-- Data start --

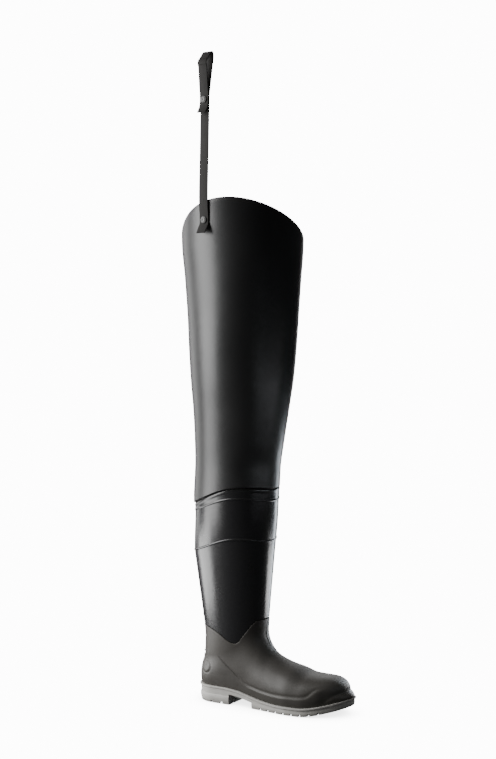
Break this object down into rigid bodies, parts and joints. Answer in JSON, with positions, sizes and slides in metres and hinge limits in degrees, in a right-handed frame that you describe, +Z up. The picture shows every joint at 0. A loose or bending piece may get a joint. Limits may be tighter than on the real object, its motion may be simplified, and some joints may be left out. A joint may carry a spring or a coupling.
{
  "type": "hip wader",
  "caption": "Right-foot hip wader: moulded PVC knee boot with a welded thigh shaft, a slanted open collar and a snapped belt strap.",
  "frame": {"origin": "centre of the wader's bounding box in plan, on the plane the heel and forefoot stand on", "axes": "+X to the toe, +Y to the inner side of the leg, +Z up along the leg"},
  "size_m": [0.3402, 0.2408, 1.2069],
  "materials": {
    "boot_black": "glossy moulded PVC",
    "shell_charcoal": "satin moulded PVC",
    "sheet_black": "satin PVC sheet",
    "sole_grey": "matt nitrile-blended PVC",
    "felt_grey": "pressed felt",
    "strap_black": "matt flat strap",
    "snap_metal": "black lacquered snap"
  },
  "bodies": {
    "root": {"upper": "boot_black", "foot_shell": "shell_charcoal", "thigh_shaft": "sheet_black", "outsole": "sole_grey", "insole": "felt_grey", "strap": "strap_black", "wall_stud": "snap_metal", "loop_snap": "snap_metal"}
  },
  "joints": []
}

-- Data end --

> **Work required**
Quote the listing in full, please, keeping every line exact.

> **Written reply**
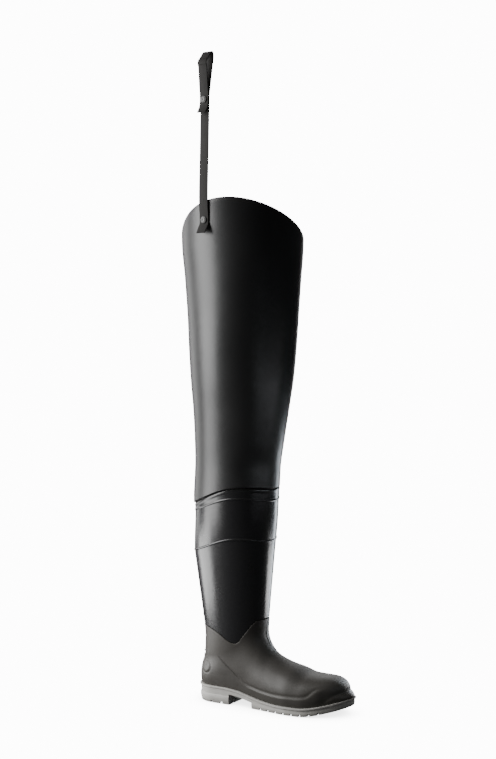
Break this object down into rigid bodies, parts and joints. Answer in JSON, with positions, sizes and slides in metres and hinge limits in degrees, in a right-handed frame that you describe, +Z up. The picture shows every joint at 0. A loose or bending piece may get a joint. Limits may be tighter than on the real object, its motion may be simplified, and some joints may be left out. A joint may carry a spring or a coupling.
{
  "type": "hip wader",
  "caption": "Right-foot hip wader: moulded PVC knee boot with a welded thigh shaft, a slanted open collar and a snapped belt strap.",
  "frame": {"origin": "centre of the wader's bounding box in plan, on the plane the heel and forefoot stand on", "axes": "+X to the toe, +Y to the inner side of the leg, +Z up along the leg"},
  "size_m": [0.3402, 0.2408, 1.2069],
  "materials": {
    "boot_black": "glossy moulded PVC",
    "shell_charcoal": "satin moulded PVC",
    "sheet_black": "satin PVC sheet",
    "sole_grey": "matt nitrile-blended PVC",
    "felt_grey": "pressed felt",
    "strap_black": "matt flat strap",
    "snap_metal": "black lacquered snap"
  },
  "bodies": {
    "root": {"upper": "boot_black", "foot_shell": "shell_charcoal", "thigh_shaft": "sheet_black", "outsole": "sole_grey", "insole": "felt_grey", "strap": "strap_black", "wall_stud": "snap_metal", "loop_snap": "snap_metal"}
  },
  "joints": []
}